Headline
Duterte: PH, China work together to fight criminality, illegal drugs
President Rodrigo Duterte said that the Philippines and China cooperate with each other to combat criminality and illegal drug trade.
“Bilaterally, the Philippines has shown how complex relations are, but not a bar to positive and mutually beneficial engagement,” Duterte said in a speech during Boao Forum for Asia Annual Conference 2018 in Hainan, China.
“We are shoulder to shoulder in the fights against terrorism and violent extremism. Make no mistake, there can be no progress without stability in Asia’s lands and waters,” he added.
Speaking before other leaders of state and business elites, the President said the Philippines has made “considerable headway” in improving peace and order situation, sustaining the battle against corruption in the country, and strengthening the policy framework for businesses to prosper.
“To me, along with the illegal drug trade and terrorism and corruption, which are pernicious and rotten social disease that devours my country,” he stressed.
With good governance as a basis of a sound economic policy, Duterte said: “The Philippines will do more to increase investments in the country, particularly in infrastructure, innovation and interconnectivity.”
Despite the Philippines’ territorial dispute with China over the West Philippine Sea, Beijing expressed its understanding of the Philippine government’s effort to eliminate illegal drugs.
China even funded 150-bed drug rehabilitation center in southern Philippines’ Sarangani province called Dangerous Drug Abuse Treatment and Rehabilitation Center in January 2018. It also funded a similar drug facility in Agusan del Sur province.
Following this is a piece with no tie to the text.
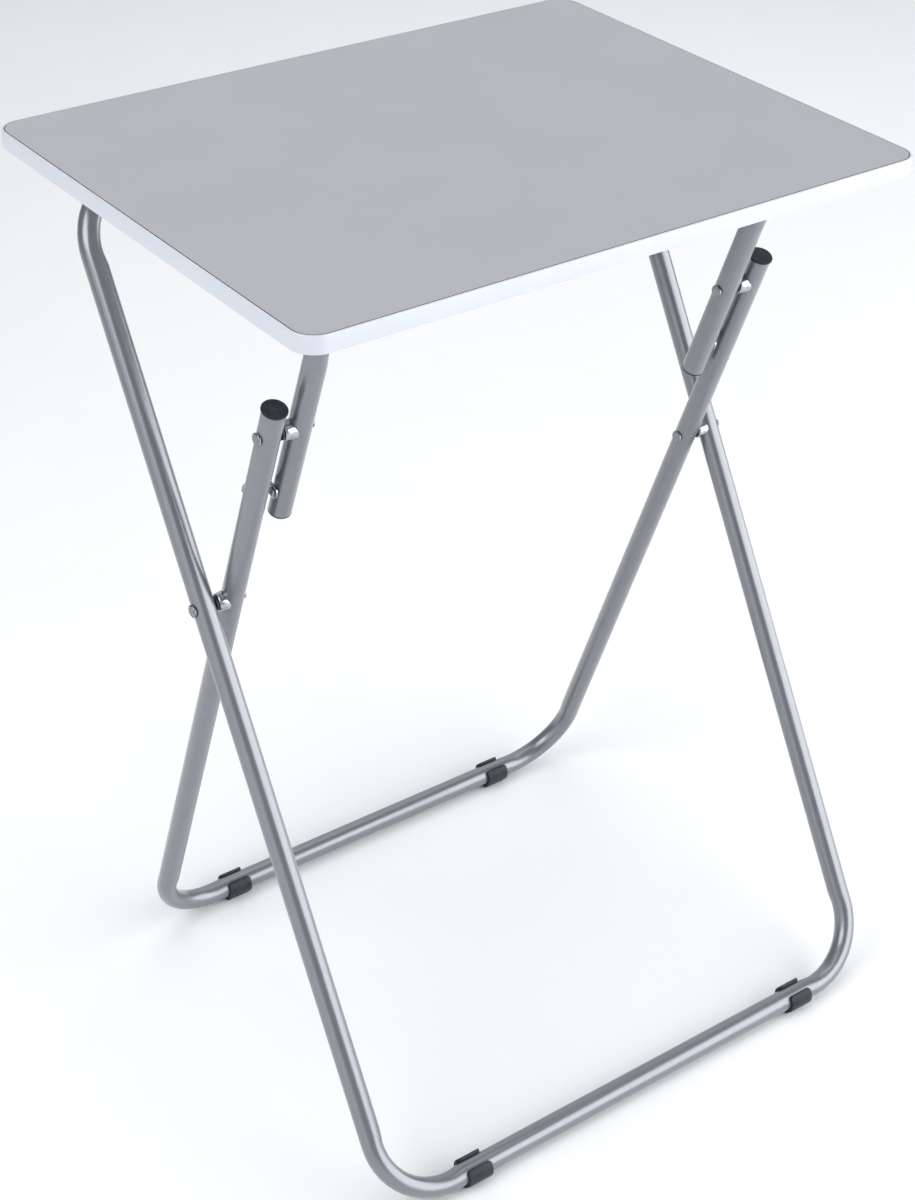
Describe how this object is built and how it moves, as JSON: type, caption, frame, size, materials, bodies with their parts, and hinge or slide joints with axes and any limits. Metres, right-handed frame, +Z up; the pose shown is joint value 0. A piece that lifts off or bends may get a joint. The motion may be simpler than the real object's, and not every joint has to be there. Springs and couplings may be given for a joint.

Beijing has expressed its support to the Philippines’ war on drugs and its decision to withdraw from the Rome Statute, a treaty that created the International Criminal Court (ICC).
The Philippine government said that its decision to pull out from the tribunal body was a “principled stand against those who politicize and weaponize human rights.”
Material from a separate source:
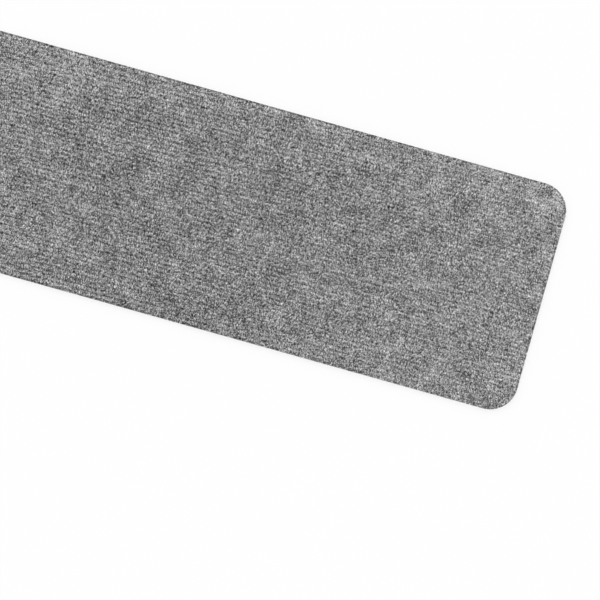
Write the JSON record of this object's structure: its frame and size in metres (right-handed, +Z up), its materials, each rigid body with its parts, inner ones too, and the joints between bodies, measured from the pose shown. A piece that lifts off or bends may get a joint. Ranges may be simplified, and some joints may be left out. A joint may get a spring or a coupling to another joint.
{
  "type": "anti slip stair tread mat",
  "caption": "Long felt mat with round corners, fine ribs along its length, a tacky back and a peel-off film, stuck on a stair tread for grip.",
  "frame": {"origin": "middle of the underside, on the surface that the mat lies on", "axes": "+X along the mat's length, which runs across the stair; +Y across its width, from the tread's front edge to the riser; +Z up out of the ribbed face"},
  "size_m": [0.76, 0.2, 0.004],
  "materials": {
    "felt": "needle-punched polyester felt, mottled mid grey, matte",
    "adhesive": "tacky white coating, satin",
    "film": "thin clear release film, glossy, faintly creased"
  },
  "bodies": {
    "root": {"ribbed_felt": "felt", "adhesive_backing": "adhesive", "release_film": "film"}
  },
  "joints": []
}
Supporting this resolve, China Foreign Ministry maintained that the ICC should “act cautiously” and avoid being used as a “political tool.”
“China believes that a sovereign country has the right to say no to political manipulation under the cloak of law,” Chinese Foreign Ministry spokesperson Lu Kang said in a news briefing on March 28.
The Chinese government defended Duterte’s crackdown against illegal drugs, stressing that the campaign improved public security in the Philippines.